Plus I did enjoy the Canadian equivalency game - one I've been made to play many times. Who would be the American Blue Rodeo? Great Big Sea? Tragically Hip? Totally agree on Bare Naked Ladies (remember when they were banned from playing because of their racy name?) = Spin Doctors.
posted by hydrobatidae at 8:55 AM on May 6, 2010 [1 favorite]


Where I grew up in, there really weren't that many minorities - it was a bit of a shock to go to a place where all of a sudden I noticed my race. It did feel like I was the only white person around, even if that wasn't literally true.
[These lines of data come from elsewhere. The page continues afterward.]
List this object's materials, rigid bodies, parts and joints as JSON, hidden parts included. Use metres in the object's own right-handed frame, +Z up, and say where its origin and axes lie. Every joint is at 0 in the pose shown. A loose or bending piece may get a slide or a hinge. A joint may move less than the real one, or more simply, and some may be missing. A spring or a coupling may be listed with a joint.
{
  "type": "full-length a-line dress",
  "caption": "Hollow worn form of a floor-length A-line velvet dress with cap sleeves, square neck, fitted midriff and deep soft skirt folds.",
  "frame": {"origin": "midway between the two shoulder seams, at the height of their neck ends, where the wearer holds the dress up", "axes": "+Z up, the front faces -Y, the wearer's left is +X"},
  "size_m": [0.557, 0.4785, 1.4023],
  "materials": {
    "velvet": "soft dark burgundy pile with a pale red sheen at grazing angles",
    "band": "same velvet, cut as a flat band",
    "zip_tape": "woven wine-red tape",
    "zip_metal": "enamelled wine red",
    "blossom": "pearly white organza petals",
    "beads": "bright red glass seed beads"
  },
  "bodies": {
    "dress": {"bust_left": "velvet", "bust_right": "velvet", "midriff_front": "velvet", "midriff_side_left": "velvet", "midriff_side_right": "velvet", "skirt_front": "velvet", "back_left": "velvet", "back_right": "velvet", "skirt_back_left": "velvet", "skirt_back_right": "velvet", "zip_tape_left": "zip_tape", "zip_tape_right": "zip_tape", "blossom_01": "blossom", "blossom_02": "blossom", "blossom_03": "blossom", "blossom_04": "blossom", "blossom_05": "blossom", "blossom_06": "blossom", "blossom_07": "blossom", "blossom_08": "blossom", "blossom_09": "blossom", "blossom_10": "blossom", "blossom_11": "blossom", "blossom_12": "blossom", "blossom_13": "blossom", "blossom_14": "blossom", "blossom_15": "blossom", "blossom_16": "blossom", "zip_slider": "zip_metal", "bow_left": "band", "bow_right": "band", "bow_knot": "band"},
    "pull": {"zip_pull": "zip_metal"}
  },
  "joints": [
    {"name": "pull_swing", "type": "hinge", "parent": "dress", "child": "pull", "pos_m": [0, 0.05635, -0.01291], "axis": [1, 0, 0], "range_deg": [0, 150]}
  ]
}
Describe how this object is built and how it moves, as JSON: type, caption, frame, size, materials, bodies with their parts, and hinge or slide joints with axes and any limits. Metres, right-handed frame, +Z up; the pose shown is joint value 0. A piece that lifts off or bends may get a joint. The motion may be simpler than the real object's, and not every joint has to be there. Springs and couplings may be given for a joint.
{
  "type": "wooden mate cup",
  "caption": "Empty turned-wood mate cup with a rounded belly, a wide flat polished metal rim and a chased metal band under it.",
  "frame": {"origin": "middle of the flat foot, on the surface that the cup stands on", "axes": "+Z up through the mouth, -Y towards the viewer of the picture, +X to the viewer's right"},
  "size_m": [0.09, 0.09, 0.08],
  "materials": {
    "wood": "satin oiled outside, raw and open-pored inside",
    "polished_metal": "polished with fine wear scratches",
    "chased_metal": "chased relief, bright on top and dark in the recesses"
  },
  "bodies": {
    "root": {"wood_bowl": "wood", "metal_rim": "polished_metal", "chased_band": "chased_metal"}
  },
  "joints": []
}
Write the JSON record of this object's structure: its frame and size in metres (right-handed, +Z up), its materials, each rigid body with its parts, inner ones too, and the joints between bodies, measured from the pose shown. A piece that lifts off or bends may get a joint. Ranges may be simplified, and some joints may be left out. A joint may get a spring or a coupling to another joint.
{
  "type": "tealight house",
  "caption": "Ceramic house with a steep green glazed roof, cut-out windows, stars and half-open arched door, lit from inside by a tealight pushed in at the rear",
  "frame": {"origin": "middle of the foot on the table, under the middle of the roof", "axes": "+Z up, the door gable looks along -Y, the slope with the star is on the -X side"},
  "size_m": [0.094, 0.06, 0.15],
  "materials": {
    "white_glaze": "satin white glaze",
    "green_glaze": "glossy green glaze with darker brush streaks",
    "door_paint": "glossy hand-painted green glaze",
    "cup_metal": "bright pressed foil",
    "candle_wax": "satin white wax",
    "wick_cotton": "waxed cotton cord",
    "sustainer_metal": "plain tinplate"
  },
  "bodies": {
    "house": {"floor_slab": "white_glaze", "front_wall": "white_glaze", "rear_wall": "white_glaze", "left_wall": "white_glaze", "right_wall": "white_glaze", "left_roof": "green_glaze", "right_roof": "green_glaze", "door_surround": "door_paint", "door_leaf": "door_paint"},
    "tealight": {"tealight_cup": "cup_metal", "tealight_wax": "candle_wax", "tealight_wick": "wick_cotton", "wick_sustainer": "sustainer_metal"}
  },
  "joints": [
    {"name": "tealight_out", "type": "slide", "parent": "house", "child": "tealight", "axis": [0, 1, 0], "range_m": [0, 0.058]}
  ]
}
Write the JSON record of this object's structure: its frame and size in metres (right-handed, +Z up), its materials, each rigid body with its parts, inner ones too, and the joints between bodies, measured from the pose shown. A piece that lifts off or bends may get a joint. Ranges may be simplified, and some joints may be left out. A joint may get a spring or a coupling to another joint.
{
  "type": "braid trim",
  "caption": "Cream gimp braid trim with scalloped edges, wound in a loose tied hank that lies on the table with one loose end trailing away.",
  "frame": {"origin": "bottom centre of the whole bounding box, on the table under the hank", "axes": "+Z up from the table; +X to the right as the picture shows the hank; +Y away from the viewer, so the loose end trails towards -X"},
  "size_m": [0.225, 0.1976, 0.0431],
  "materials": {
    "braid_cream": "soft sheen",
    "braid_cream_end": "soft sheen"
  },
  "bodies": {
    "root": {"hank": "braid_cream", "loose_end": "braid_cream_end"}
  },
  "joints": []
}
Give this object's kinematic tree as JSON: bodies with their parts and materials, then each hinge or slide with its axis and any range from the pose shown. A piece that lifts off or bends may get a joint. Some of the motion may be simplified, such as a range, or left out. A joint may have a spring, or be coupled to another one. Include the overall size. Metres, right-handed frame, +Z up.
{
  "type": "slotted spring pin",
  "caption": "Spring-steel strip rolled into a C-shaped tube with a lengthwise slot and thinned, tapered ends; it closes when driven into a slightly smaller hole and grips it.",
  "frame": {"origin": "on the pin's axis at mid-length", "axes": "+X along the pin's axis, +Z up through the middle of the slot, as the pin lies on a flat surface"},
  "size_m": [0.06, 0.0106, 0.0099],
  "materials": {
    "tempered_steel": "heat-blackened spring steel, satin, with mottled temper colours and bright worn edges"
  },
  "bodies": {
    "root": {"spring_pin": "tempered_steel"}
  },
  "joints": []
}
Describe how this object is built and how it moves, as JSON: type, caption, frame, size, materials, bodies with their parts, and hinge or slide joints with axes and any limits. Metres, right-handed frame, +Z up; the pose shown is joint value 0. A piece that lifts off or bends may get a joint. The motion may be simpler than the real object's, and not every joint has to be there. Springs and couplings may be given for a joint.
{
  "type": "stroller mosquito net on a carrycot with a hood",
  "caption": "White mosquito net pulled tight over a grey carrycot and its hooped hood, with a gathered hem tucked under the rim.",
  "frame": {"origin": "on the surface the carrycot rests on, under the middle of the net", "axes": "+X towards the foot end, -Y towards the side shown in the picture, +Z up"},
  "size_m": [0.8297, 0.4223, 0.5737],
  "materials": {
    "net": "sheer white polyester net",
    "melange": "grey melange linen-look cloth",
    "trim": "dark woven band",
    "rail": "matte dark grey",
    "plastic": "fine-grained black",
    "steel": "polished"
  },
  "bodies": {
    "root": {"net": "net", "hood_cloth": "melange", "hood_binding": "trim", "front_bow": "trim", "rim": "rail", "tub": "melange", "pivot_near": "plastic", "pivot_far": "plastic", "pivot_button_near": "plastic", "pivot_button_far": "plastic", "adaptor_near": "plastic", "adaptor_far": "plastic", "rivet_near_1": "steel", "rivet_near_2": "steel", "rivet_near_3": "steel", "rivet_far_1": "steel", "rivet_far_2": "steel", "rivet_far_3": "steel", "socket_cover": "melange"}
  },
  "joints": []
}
After I moved to the states, I also began to notice my race more. Because I moved from Toronto, which is extremely multicultural and multi-racial, to a relatively small city which was primarily European-American or African-American. The lack of other races and the historically tense race relations in the place made me so much more aware of myself as white, even though my specific environment was whiter than that I had grown up in.

Part of my experience was a Canada-vs-America issue, but another part was simply big city to small city; I wouldn't have felt the same way in most of New York City.
posted by jb at 11:02 AM on May 6, 2010 [1 favorite]


Barenaked Ladies = Spin Doctors.

I don't have any numbers to back this up, but I feel like the Barenaked Ladies have been somewhat more successful than the Spin Doctors ever were. You Can't Tip A Buick's "They Might Be Giants/Weezer" comparison definitely seems more fitting.
posted by antifuse at 10:12 AM on May 13, 2010


There's definitely some Hootie & the Blowfish in there, too.